=== DATASET ENTRIES ===

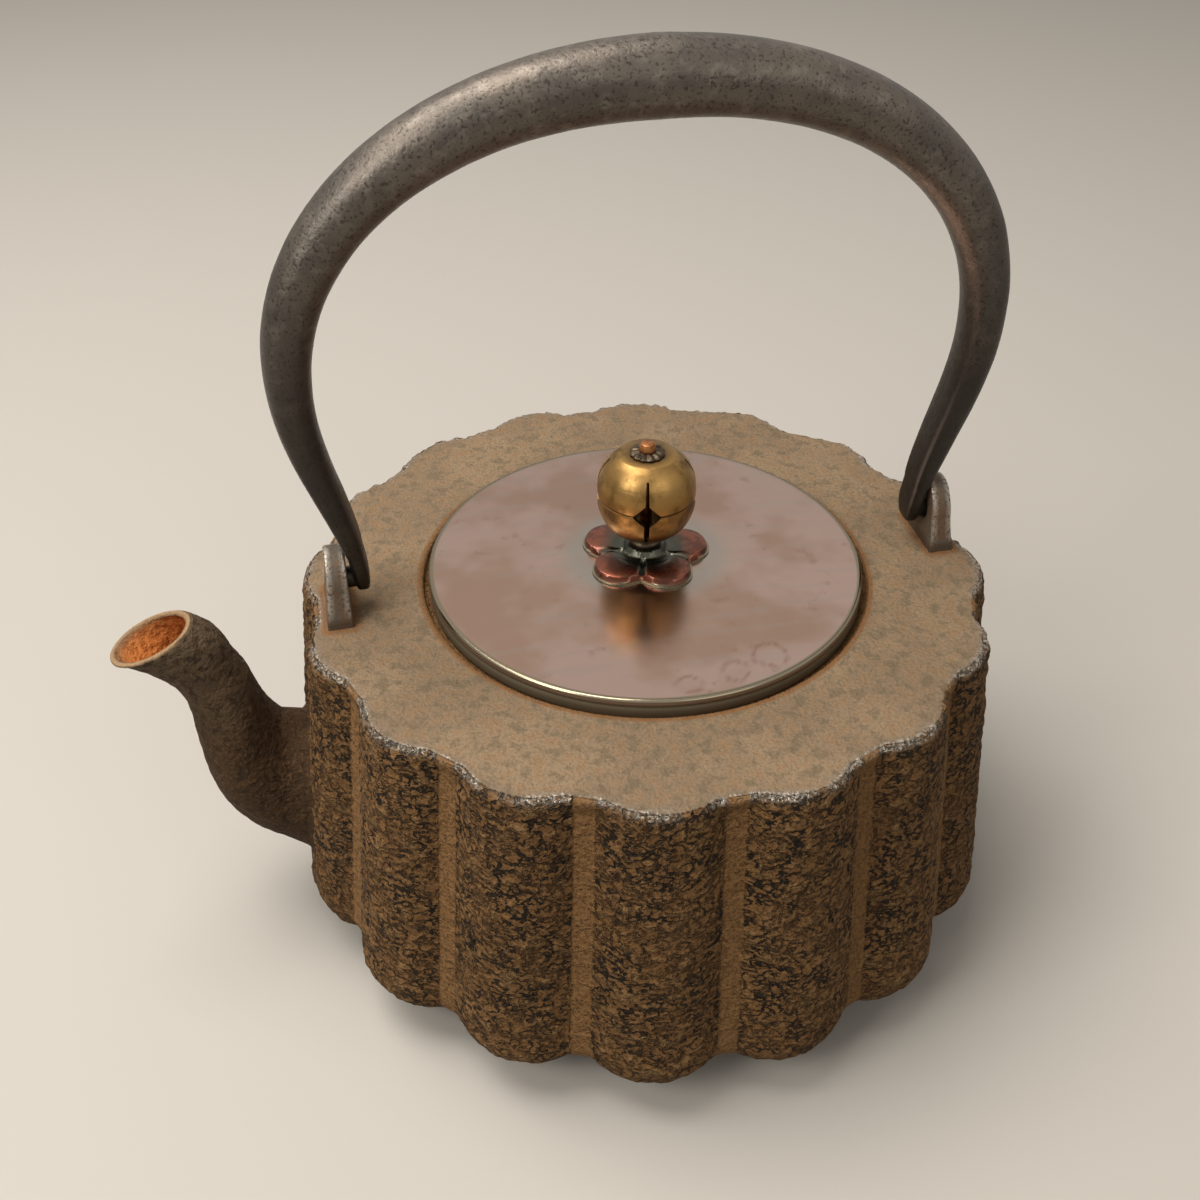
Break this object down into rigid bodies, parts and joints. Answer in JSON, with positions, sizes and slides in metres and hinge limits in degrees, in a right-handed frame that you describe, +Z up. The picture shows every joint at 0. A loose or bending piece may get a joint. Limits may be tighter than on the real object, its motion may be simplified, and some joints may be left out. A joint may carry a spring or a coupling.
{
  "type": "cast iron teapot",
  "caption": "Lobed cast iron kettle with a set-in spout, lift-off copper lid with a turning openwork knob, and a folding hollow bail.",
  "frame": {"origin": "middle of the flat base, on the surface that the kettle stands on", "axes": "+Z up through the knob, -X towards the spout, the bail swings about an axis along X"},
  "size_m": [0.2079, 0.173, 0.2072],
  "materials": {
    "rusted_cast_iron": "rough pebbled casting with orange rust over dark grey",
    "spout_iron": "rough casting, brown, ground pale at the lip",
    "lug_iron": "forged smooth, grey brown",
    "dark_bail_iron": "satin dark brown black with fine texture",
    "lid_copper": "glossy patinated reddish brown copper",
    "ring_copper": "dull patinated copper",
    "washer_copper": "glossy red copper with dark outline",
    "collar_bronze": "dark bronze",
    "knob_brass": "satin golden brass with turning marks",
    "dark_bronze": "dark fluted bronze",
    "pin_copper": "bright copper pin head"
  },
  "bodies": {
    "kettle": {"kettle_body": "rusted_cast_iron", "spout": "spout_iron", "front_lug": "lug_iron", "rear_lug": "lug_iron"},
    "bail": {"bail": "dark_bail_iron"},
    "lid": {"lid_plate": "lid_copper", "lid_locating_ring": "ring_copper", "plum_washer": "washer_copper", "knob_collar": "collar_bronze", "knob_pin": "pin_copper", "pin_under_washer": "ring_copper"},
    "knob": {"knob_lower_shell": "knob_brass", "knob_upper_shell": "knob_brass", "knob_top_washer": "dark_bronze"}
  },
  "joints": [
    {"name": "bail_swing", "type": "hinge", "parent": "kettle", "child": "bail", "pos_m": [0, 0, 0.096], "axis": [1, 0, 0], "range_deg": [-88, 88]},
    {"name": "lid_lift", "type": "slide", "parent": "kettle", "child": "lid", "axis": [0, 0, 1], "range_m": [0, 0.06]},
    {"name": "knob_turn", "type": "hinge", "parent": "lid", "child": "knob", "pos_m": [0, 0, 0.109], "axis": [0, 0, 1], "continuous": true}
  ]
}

===
=== DATASET ENTRIES ===

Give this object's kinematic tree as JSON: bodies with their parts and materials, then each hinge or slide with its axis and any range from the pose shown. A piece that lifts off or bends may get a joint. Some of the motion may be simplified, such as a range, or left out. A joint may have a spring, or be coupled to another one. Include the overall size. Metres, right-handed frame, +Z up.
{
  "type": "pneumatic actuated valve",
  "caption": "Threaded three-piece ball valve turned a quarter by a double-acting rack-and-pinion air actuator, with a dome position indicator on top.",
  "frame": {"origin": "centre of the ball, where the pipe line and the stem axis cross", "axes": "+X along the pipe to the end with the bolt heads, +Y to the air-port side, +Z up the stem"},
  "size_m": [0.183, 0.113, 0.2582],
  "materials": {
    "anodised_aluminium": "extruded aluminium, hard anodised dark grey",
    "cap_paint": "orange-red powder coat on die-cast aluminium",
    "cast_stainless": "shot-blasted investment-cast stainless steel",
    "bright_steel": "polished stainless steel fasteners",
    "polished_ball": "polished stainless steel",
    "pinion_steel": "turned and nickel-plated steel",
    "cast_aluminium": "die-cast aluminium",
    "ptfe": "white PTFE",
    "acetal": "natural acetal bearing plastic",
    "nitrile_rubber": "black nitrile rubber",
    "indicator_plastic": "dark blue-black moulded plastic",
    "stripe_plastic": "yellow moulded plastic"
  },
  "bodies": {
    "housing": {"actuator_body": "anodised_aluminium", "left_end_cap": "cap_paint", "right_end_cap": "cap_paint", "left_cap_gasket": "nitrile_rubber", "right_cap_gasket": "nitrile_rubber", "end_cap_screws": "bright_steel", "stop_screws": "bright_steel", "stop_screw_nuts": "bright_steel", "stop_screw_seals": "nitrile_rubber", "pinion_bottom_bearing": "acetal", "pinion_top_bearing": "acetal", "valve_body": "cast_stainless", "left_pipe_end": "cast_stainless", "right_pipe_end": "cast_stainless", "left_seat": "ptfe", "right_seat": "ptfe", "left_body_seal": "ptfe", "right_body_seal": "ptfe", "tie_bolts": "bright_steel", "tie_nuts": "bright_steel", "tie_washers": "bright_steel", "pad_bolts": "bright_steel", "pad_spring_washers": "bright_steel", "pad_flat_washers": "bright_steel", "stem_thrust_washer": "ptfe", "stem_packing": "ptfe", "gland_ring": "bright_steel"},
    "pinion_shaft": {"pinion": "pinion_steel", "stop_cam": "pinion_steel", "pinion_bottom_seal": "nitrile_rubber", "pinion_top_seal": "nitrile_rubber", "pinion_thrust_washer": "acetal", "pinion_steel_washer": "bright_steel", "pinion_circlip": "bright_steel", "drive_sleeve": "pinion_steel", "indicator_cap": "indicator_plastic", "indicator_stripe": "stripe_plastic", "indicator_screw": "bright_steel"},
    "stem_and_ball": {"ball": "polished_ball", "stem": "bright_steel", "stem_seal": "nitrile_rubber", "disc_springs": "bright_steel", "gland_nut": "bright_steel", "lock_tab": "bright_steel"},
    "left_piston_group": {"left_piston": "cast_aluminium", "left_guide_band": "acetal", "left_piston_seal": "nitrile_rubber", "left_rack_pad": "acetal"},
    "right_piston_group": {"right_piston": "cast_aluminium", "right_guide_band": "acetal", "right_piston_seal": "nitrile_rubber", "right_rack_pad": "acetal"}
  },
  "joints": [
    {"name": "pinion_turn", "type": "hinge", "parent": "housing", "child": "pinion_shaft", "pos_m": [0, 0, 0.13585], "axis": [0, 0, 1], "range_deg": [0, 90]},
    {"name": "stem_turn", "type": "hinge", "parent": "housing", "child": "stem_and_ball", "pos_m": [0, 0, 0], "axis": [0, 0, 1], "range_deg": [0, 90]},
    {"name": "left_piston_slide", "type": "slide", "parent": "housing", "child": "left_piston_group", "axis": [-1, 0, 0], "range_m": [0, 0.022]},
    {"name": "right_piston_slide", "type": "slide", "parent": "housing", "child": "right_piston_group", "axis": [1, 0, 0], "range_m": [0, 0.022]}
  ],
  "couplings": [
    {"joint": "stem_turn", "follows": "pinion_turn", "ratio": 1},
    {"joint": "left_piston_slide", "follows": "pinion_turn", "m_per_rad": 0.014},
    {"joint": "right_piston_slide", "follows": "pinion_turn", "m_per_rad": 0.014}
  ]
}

===

* _THE EXERCISE_
Scan the data for the word "handed" and copy every line where it shows up.

* _RESULT_
Break this object down into rigid bodies, parts and joints. Answer in JSON, with positions, sizes and slides in metres and hinge limits in degrees, in a right-handed frame that you describe, +Z up. The picture shows every joint at 0. A loose or bending piece may get a joint. Limits may be tighter than on the real object, its motion may be simplified, and some joints may be left out. A joint may carry a spring or a coupling.
Give this object's kinematic tree as JSON: bodies with their parts and materials, then each hinge or slide with its axis and any range from the pose shown. A piece that lifts off or bends may get a joint. Some of the motion may be simplified, such as a range, or left out. A joint may have a spring, or be coupled to another one. Include the overall size. Metres, right-handed frame, +Z up.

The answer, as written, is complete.